Literally, I was so busy this week that I sustained myself solely on “kind milk” and stale walnuts I had in the car. Did not have time to get lunch one single day. Just sat in the office, sad and pathetic, staring at my computer screen, trying to troubleshoot design problems that are probably beyond my pay grade.

Yes, I suppose you could say I am feeling sorry for myself. So I made some chocolate chip cookies. I didn’t even eat one. BUT I do really enjoy Miles’ face when he walks in from school and smells fresh cookies, gets instantly delighted and proclaims that I am the best mom in the WHOLE WIDE WORLD with such enthusiasm that my heart just explodes into a million pieces. (Emma just rolls her eyes and walks away–SUCH A PEACH)

cookie-3

No joke, these cookies are the bomb. Simple, easy and incredibly tasty. It’s Friday, go make some cookies!! Or a million cocktails. Either one.

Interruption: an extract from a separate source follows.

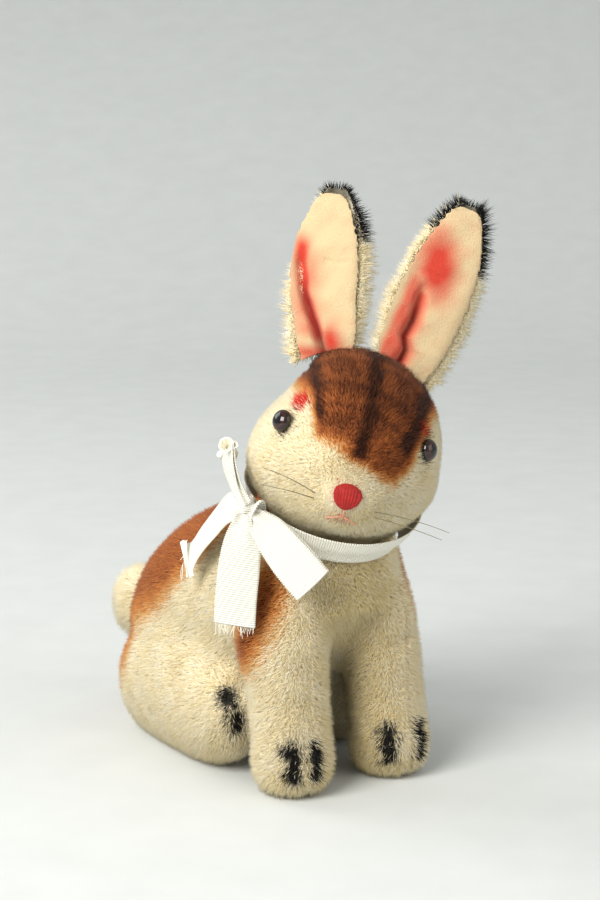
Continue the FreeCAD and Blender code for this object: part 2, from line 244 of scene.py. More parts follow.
def cotton(name):
    """The woven ground of a plush, tinted where it was airbrushed."""
    ground = Finish(name, Roughness=0.95)
    where = ground.places()
    tint = ground.node("ShaderNodeAttribute", {"attribute_name": "tint"})
    mottle = ground.tinted(ground.noise(where, 900.0), (0.72, 0.72, 0.72), (1.0, 1.0, 1.0))
    ground.feed("Base Color", ground.multiplied(tint, mottle))
    ground.relief(ground.noise(where, 1800.0), 0.0004)
    return ground.material


ground_cloth = cotton("plush_ground")


def ease(low, high, values):
    share = np.clip((values - low) / (high - low), 0.0, 1.0)
    return share * share * (3 - 2 * share)


def ripple(points, size, seed=0.0):
    """A soft unevenness from -1 to 1 over points, with lumps of about the size given."""
    x, y, z = (points / size).T
    return (np.sin(1.7 * x + 2.1 * y + seed) * np.cos(1.9 * z - 1.3 * x + 2 * seed)
            + np.sin(2.3 * z + 1.1 * y - seed) * np.cos(2.7 * y + 0.7 * x)) / 2


def array_of(mesh, group, kind, width):
    values = np.empty(len(group) * width)
    group.foreach_get(kind, values)
    return values.reshape(-1, width)


def alone(thing):
    """Makes one object the only selected and active one."""
    bpy.ops.object.select_all(action="DESELECT")
    thing.select_set(True)
    bpy.context.view_layer.objects.active = thing


def settle(thing, kind, **settings):
    """Adds a modifier and applies it."""
    alone(thing)
    made = thing.modifiers.new(kind.lower(), kind)
    for key, value in settings.items():
        setattr(made, key, value)
    bpy.ops.object.modifier_apply(modifier=made.name)


def stuffed(name, parts, voxel, smoothing, inset):
    """One closed form round several solids, rounded as stuffing does, then brought in by inset."""
    copies = []
    for part in parts:
        twin = bpy.data.objects.new(name, nodes[part].data.copy())
        bpy.context.collection.objects.link(twin)
        copies.append(twin)
    alone(copies[0])
    for twin in copies:
        twin.select_set(True)
    bpy.ops.object.join()
    whole = bpy.context.object
    whole.data.materials.clear()
    settle(whole, "REMESH", mode="VOXEL", voxel_size=voxel)
    bpy.ops.object.mode_set(mode="EDIT")
    bpy.ops.mesh.select_all(action="SELECT")
    bpy.ops.mesh.separate(type="LOOSE")
    bpy.ops.object.mode_set(mode="OBJECT")
    shells = sorted(bpy.context.selected_objects, key=lambda s: s.dimensions.length)
    whole = shells.pop()
    for shell in shells:
        bpy.data.objects.remove(shell)
    whole.name = name
    settle(whole, "SMOOTH", factor=0.5, iterations=smoothing)
    settle(whole, "DISPLACE", strength=-inset, mid_level=0.0)
    settle(whole, "SMOOTH", factor=0.5, iterations=2)
    return whole


def ground_tint(piece, tint):
    """Colours a cloth from a function of its points, as a named attribute."""
    points = array_of(piece.data, piece.data.vertices, "co", 3)
    colours = np.ones((len(points), 4))
    colours[:, :3] = tint(points) * 0.8
    layer = piece.data.color_attributes.new("tint", "FLOAT_COLOR", "POINT")
    layer.data.foreach_set("color", colours.ravel())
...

“your the best momma ever” chocolate chip cookies. 

ingredients:
2 sticks of organic unsalted butter
3/4 cups sugar
3/4 cups firmly packed brown sugar
2 organic cage free eggs
1 teaspoon raw vanilla paste
2-1/2 cups heirloom wheat “00” flour (or use unbleached all purpose, whatever floats your boat)
2 teaspoons sea salt (coarse!)
1 teaspoon baking soda
2 cups semi-sweet chocolate chips

method:
Preheat oven to 375, 350 degrees if using convection. Cream together in a mix on medium-high the butter, sugar and brown sugar. Scrape down the bottom as needed. This should take no less than 3 minutes (I do 5). Beat the eggs and vanilla in a small bowl and slowly add to the butter/sugar mixture. This will require additional scraping. You really want to make sure these ingredients incorporate well. Sift the flour and baking soda into the bowl. Add the sea salt. Mix on low only until ingredients are incorporated. Add the chocolate and mix on low for 30 seconds. Scoop onto a baking sheet, should make about 14 cookies. Cook until golden on the sides and just lightly browned in the middle. About 7-9 minutes per sheet.